Nice question! :-) Here is one way if you don't mind some repetition:

SELECT *
FROM customer
UNION ALL
SELECT
  CONCAT(id, '_1') AS id,
  COALESCE(
    (SELECT old_value
     FROM audit_log
     WHERE id = (
       SELECT MIN(id)
       FROM audit_log WHERE entity_id = c.id AND property = 'name')
    ),
    c.name)
  AS name,
  COALESCE(
    (SELECT old_value
     FROM audit_log
     WHERE id = (
       SELECT MIN(id)
       FROM audit_log WHERE entity_id = c.id AND property = 'surname')
    ),
    c.surname)
  AS surname,
  COALESCE(
    (SELECT old_value
     FROM audit_log
     WHERE id = (
       SELECT MIN(id)
       FROM audit_log WHERE entity_id = c.id AND property = 'dob')
    ),
    c.dob)
  AS dob,
  COALESCE(
    (SELECT old_value
     FROM audit_log
     WHERE id = (
       SELECT MIN(id)
       FROM audit_log WHERE entity_id = c.id AND property = 'email')
    ),
    c.email)
  AS email,
  COALESCE(
    (SELECT old_value
     FROM audit_log
     WHERE id = (
       SELECT MIN(id)
       FROM audit_log WHERE entity_id = c.id AND property = 'telephone')
    ),
    c.telephone)
  AS telephone
FROM customer c
WHERE EXISTS (SELECT * FROM audit_log WHERE entity_id = c.id)

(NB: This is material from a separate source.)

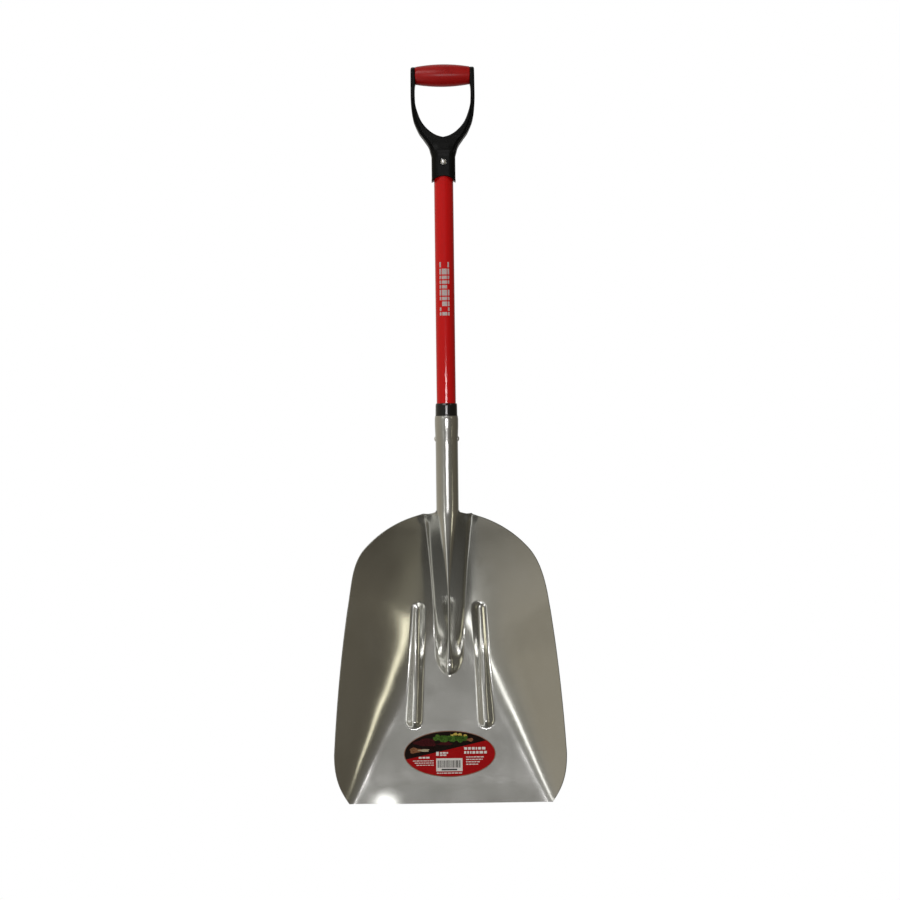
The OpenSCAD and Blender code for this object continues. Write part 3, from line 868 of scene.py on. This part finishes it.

Demo (shamelessly borrowing from the one set up by Barbaros Özhan)

Note: The above will include the _1 entries whenever there are audit entries. But just the presence of audit entries doesn't guarantee anything has changed - e.g. if the surname was changed from "Smith" to "Jones" and then back to "Smith". If this is important to you I may be able to modify it, at the expense of more complexity.

0
Rick James On

Sometimes a tough programming task is best handled by stepping back and rethinking the framework.

I would re-think the schema design. Instead of this complex query, I would have 3 tables, making the query 'trivial':

  • Original -- The values when the person is first put into the database.
  • Audit -- The blow-by-blow -- a historical record of all the changes. (Optionally like you have now. Or possibly a copy of the Current row when the change occurred.)
  • Current - The latest values.

Then the query is essentially a UNION of Original and Audit.